> [Dataset extract]
╭──

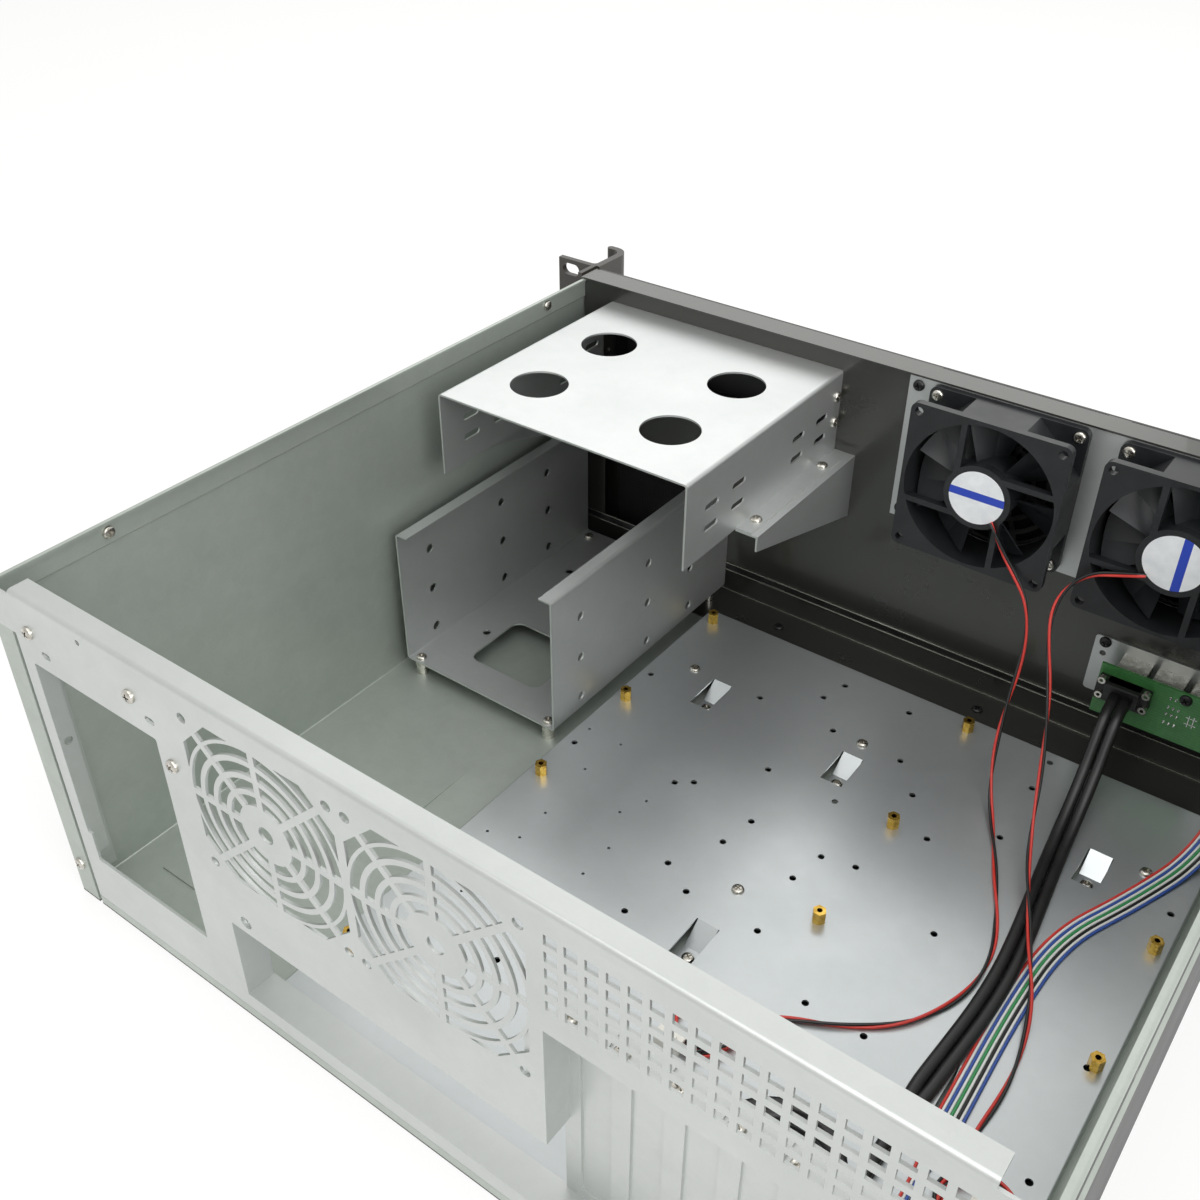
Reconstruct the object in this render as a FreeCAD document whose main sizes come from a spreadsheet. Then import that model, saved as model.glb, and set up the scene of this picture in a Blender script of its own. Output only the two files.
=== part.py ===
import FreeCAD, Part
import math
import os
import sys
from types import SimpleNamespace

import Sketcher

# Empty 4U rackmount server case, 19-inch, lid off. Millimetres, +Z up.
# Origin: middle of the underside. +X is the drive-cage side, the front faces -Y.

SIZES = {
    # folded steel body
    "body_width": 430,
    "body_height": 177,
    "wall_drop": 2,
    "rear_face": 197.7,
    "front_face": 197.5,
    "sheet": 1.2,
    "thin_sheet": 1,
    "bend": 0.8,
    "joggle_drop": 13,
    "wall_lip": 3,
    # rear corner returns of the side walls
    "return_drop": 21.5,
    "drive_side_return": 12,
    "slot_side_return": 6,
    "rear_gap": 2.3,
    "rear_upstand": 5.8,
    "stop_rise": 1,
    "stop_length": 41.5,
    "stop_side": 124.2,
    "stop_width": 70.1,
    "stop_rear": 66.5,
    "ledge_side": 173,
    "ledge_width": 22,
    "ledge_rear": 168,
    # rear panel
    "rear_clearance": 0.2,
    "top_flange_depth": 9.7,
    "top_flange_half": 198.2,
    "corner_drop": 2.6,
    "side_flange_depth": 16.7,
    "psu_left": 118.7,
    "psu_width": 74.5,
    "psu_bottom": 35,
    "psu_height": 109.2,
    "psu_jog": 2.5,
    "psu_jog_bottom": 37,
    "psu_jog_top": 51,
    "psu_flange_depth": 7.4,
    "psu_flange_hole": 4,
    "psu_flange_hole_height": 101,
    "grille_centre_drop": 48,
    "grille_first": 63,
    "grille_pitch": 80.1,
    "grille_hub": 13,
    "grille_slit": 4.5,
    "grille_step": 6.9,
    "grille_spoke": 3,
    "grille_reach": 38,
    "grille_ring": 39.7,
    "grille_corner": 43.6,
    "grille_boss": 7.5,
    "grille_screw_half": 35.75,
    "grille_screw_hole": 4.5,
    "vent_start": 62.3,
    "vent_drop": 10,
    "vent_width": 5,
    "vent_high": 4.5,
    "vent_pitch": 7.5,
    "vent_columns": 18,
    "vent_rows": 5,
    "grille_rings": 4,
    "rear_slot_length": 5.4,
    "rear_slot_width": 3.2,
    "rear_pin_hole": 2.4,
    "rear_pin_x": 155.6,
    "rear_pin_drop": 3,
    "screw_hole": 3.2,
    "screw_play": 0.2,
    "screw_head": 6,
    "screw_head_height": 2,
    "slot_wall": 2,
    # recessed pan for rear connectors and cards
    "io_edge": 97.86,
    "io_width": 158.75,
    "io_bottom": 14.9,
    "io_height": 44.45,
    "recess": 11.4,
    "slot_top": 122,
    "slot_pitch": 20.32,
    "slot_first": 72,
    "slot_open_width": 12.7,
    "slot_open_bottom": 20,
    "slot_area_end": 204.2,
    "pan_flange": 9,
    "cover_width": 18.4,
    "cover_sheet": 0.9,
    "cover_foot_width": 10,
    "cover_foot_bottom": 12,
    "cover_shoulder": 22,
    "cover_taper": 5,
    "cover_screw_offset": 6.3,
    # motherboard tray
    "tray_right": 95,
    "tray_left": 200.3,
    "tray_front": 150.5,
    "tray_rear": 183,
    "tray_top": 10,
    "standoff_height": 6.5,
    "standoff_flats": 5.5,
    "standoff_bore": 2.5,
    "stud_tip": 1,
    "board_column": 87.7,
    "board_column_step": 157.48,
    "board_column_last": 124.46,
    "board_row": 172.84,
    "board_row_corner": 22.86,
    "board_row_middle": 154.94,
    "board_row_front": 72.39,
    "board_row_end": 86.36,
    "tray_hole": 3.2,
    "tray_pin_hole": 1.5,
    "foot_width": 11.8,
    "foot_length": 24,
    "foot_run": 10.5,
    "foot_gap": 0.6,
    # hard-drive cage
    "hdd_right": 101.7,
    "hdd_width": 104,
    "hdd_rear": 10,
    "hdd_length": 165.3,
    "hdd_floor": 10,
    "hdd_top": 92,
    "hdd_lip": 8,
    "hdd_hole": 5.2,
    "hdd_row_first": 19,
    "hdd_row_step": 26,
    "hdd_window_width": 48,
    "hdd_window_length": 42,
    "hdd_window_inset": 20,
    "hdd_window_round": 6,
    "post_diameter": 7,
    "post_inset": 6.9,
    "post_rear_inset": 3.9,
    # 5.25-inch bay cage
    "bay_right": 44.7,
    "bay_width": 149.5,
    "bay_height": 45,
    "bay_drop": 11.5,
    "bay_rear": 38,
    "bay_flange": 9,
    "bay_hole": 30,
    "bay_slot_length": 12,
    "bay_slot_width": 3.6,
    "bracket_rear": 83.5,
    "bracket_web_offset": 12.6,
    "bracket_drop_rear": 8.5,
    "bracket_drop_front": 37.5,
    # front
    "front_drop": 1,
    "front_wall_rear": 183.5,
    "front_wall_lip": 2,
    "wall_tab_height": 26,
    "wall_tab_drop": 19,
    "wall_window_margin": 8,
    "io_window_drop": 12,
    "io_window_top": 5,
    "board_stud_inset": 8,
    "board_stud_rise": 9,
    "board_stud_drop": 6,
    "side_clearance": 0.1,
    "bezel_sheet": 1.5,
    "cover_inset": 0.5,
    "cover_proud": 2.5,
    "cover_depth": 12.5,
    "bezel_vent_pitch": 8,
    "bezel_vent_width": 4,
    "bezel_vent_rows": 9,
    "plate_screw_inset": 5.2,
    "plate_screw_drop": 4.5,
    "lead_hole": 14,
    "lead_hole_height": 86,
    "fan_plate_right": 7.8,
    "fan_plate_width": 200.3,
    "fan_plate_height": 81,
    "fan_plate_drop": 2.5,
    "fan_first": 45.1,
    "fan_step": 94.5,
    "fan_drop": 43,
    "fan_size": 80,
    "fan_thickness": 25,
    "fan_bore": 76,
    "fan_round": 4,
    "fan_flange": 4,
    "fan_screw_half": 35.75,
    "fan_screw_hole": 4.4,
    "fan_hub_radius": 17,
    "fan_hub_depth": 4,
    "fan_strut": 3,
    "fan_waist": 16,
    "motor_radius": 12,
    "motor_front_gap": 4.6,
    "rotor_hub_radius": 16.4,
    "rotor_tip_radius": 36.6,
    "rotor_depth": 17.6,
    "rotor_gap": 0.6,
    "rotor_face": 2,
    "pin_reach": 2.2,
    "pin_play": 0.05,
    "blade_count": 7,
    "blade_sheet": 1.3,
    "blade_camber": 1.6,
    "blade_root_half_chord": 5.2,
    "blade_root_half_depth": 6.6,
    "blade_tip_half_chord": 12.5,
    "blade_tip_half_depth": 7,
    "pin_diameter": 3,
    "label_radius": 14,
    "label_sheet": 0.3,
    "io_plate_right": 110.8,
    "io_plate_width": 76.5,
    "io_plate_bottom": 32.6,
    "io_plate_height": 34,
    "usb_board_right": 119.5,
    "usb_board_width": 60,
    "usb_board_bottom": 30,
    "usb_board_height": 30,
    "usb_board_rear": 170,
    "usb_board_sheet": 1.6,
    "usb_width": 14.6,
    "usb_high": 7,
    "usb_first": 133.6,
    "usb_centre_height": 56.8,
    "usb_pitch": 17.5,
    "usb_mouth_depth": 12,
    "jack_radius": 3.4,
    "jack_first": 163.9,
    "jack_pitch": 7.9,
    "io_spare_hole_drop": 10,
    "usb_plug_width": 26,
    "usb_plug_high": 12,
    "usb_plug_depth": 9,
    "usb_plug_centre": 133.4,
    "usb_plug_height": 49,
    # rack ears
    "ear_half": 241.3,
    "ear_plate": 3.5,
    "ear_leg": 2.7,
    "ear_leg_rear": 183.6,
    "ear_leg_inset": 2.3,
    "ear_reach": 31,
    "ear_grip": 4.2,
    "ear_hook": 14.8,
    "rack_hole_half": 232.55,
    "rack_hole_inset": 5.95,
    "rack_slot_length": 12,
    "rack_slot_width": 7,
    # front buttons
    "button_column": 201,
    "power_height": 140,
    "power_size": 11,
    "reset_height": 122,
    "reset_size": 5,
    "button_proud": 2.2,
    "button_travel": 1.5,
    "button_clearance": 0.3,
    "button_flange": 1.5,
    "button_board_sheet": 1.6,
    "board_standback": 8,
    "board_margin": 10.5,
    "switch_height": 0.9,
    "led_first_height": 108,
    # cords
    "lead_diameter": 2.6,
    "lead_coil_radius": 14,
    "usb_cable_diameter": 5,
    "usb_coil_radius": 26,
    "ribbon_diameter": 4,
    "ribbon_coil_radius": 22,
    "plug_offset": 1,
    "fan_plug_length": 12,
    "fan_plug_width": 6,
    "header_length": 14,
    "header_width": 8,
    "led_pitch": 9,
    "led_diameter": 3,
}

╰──

> [Work to do] Can you write out the lines above, from the first one through the one containing "# Origin: middle", exactly as they appear and nothing more?

> [Response for this exercise]
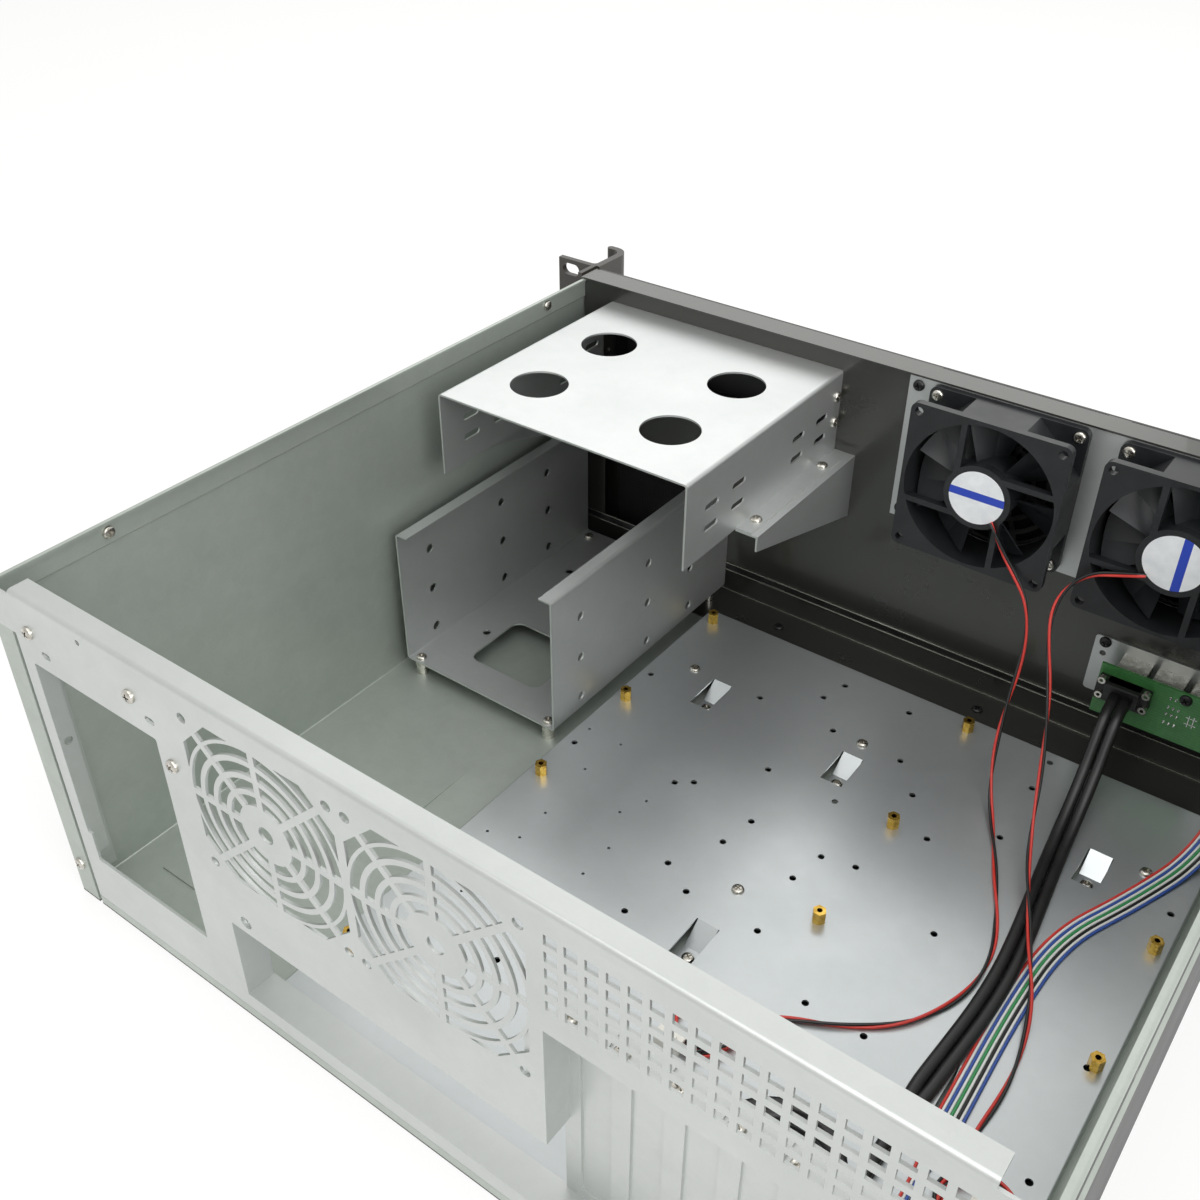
Reconstruct the object in this render as a FreeCAD document whose main sizes come from a spreadsheet. Then import that model, saved as model.glb, and set up the scene of this picture in a Blender script of its own. Output only the two files.
=== part.py ===
import FreeCAD, Part
import math
import os
import sys
from types import SimpleNamespace

import Sketcher

# Empty 4U rackmount server case, 19-inch, lid off. Millimetres, +Z up.
# Origin: middle of the underside. +X is the drive-cage side, the front faces -Y.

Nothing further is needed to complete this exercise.